Perhaps most problematic are the proximity restrictions the bill would impose around brick-and-mortar businesses: Food vendors would be banned within 50 feet of restaurants; flower vendors, within 50 feet of flower shops.
These restrictions will severely limit the parts of the city in which vendors can operate. In many neighborhoods, there is a restaurant every few storefronts. Vendors would effectively be shut out of these neighborhoods — the very areas likely to have the most pedestrian activity and, thus, demand for vendors.
But even more obnoxious than the effect of the proximity restrictions is their justification: According to the city’s Department of Transportation, they are aimed at “protecting the interests” of brick-and-mortar establishments, which “may feel threatened” by vendors.

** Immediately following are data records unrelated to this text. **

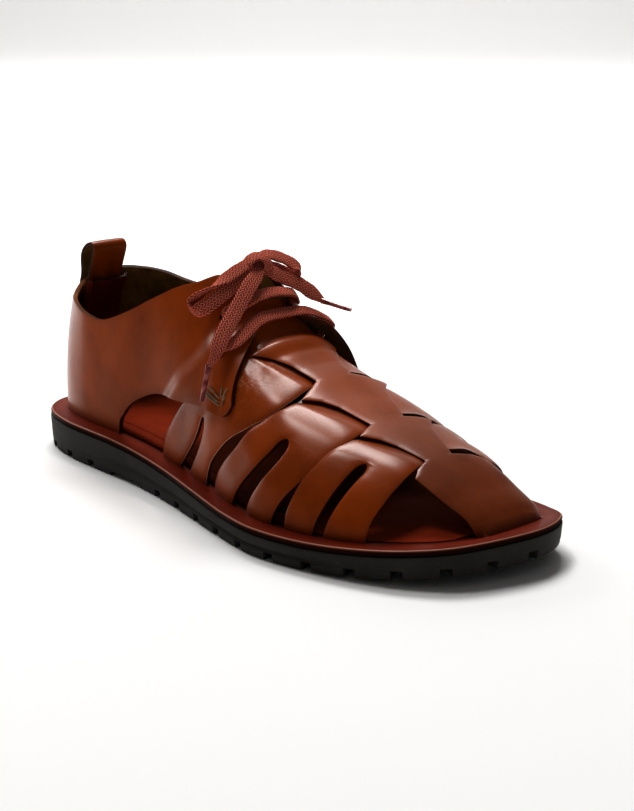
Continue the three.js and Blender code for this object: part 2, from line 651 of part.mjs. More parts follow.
// The table gives stations and heights of a face two walls over the last, so the facing's place
// on the last is worked back from it
function quarterPoint(share, side, v, layer) {
  const name = side < 0 ? 'outer' : 'inner';
  const bow = FACING_BOW * Math.sin(Math.PI * v) * ease(FACING_START, 0.955, share);
  const faceX = mix(quarterCurves.foot(share), quarterCurves.top(share), v) * LENGTH + bow;
  const low = quarterCurves.low(share) * ARCH_WINDOW_HEIGHT;
  const floor = section(faceX, side).floor;
  const faceZ = mix(Math.max(low, floor), quarterCurves[name](share) * COLLAR_HEIGHT, v);
  const up = upAtHeight(faceX, side, faceZ);
  const fit = ease(0.5, FACING_START, share);
  const under = fit > 0 ? placeUnder(faceX, faceZ, side, up) : { station: faceX, up };
  const station = mix(faceX, under.station, fit);
  return facePoint(station, side, mix(up, under.up, fit), share, v, layer);
}

function facePoint(station, side, up, share, v, layer) {
  const lift = quarterLift(station, side, up, share, v, side < 0 ? 'outer' : 'inner');
  return overLast(station, side, up, lift + layer * WALL);
}

function placeUnder(faceX, faceZ, side, startUp) {
  const face = (station, up) => overLast(station, side, up, 2 * WALL);
  const stationStep = 0.2;
  const upStep = 0.004;
  let station = faceX - WALL;
  let up = Math.min(startUp, 0.9);
  for (let i = 0; i < 12; i += 1) {
    const here = face(station, up);
    const ahead = face(station + stationStep, up).sub(here).divideScalar(stationStep);
    const higher = face(station, up + upStep).sub(here).divideScalar(upStep);
    const spread = ahead.x * higher.z - ahead.z * higher.x;
    const missX = faceX - here.x;
    const missZ = faceZ - here.z;
    station += clamp((missX * higher.z - missZ * higher.x) / spread, -2, 2);
    up = clamp(up + clamp((missZ * ahead.x - missX * ahead.z) / spread, -0.06, 0.06), 0.02, 0.97);
  }
  return { station, up };
}

// The quarter lies on the last, rises over the first band and is held to it at its lower corner
function quarterLift(station, side, up, share, v, name) {
  const back = bandBack(up);
  const cover = ease(back - 0.05, back - 0.015, station / LENGTH);
  const layers = mix(1, 2, ease(0.3, 0.6, up)) * WALL;
  const held = (1 - ease(0.40, 0.47, up)) * ease(0.525, 0.545, station / LENGTH);
  const rest = mix(GAP + SEAM_PLAY, -FUSE, held);
  const flare = FACING_FLARE[name] * Math.sin(Math.PI * v) * ease(0.82, 1, share);
  return cover * (layers + rest) + flare;
}

// The folds that the quarter is made through: round the heel there is one between each two rows
const HEEL_ROWS = QUARTER.filter((row) => row.low === 0).length - 1;
const heelFolds = Array.from({ length: 2 * HEEL_ROWS }, (none, i) => i / 2);
const sideFolds = QUARTER.map((row, i) => i).slice(HEEL_ROWS);
const quarterFolds = [...heelFolds, ...sideFolds].map((fold) => fold / (QUARTER.length - 1));

// Walks over both sides: u 0 is the last outer fold, 0.5 the heel and 1 the last inner fold
function foldAt(u, folds) {
  const side = u < 0.5 ? SIDES.outer : SIDES.inner;
  const share = folds[Math.round(Math.abs(2 * u - 1) * (folds.length - 1))];
  return { side, share };
}

function quarterSolid() {
  const rows = 9;
  return sheet(2 * (quarterFolds.length - 1), rows, (u, v, w) => {
    const { side, share } = foldAt(u, quarterFolds);
    const onFoot = quarterCurves.low(share) < 0.01;
    const step = onFoot ? clamp(v * rows - 1, 0, rows - 1) / (rows - 1) : v;
    const point = quarterPoint(share, side, step, w);
    if (onFoot && v === 0) point.z -= SEAT_DEPTH;
    return point;
  });
}

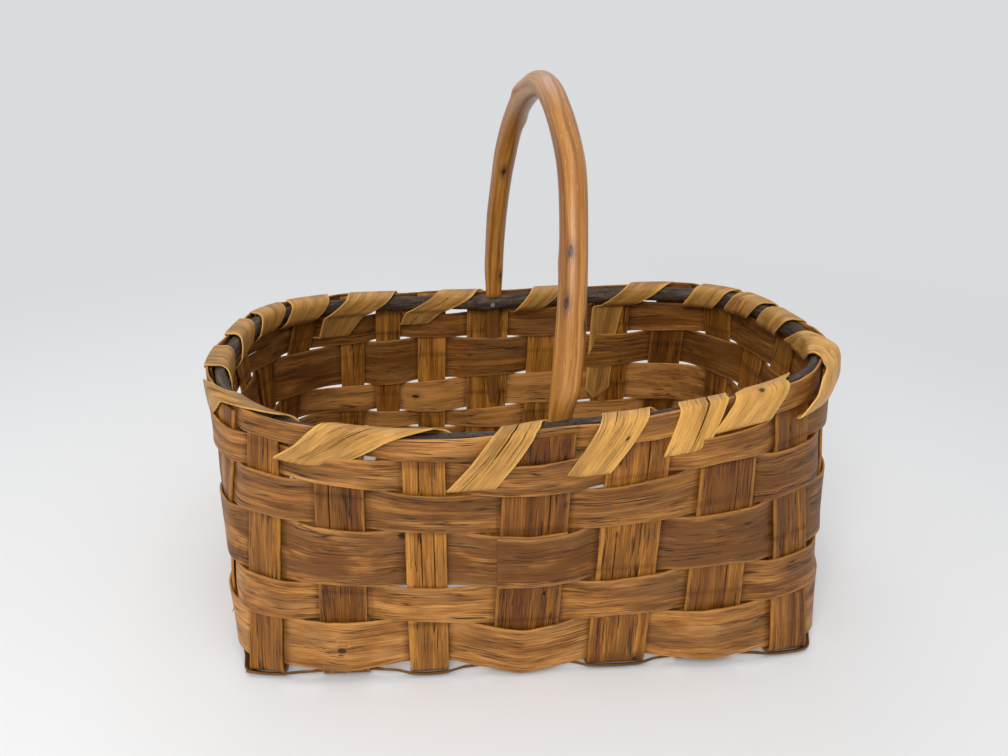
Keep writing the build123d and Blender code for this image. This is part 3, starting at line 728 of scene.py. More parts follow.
def add_splint(name, node, first, floor_points, floor_widths, last, seed, tones_and_shade):
    lattice, places, width = splint_lattice(first, floor_points, floor_widths, last)
    splint = wood_strip(
        name, lattice, float(width.mean()), splint_thickness, seed, tones_and_shade, splint_grime_and_shade(places, first + 77),
        cracks=splint_cracks.get(node, ()),
    )
    put_in_place(splint, splint_wood, node)


for index in range(cross_count):
    back_number = 2 * cross_count + long_count - 1 - index
    front, back = uprights[index], uprights[back_number]
    floor_points = []
    for upright, place in ((front, cross_front_low[index]), (back, cross_back_low[index])):
        foot = upright.at(0.0, upright.middle)
        floor_points.append([place, foot[1] - upright.side * bend_room, middle_layer])
    add_splint(
        f"floor_splint_{index + 1}", f"cross_splint_{index + 1}", index, floor_points,
        (front.width, back.width), back_number, index + 1, cross_tones_and_shade[index],
    )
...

Government is supposed to regulate to protect the public health and safety, not to protect favored businesses from competition. In fact, the Washington Supreme Court has held that laws designed to prevent lawful competition are unconstitutional.
What’s more, proximity restrictions like those Seattle is considering have met a grim fate in other cities. A Los Angeles ordinance banning food trucks near restaurants was held unconstitutional by a California court, which called the ordinance what it was: a “naked restraint of trade.” And when my organization, the Institute for Justice, challenged a proximity restriction in El Paso earlier this year, the city quickly capitulated and repealed it.
To be sure, Seattle’s proposed reforms would improve the status quo. But with a few tweaks to the bill, the City Council can promise even more vibrant vending activity and, more importantly, respect for the constitutional rights of hardworking entrepreneurs who want nothing more than the chance to earn an honest living.
Michael Bindas is a senior attorney with the Washington Chapter of the Institute for Justice, which defends the economic liberty of street vendors and other entrepreneurs.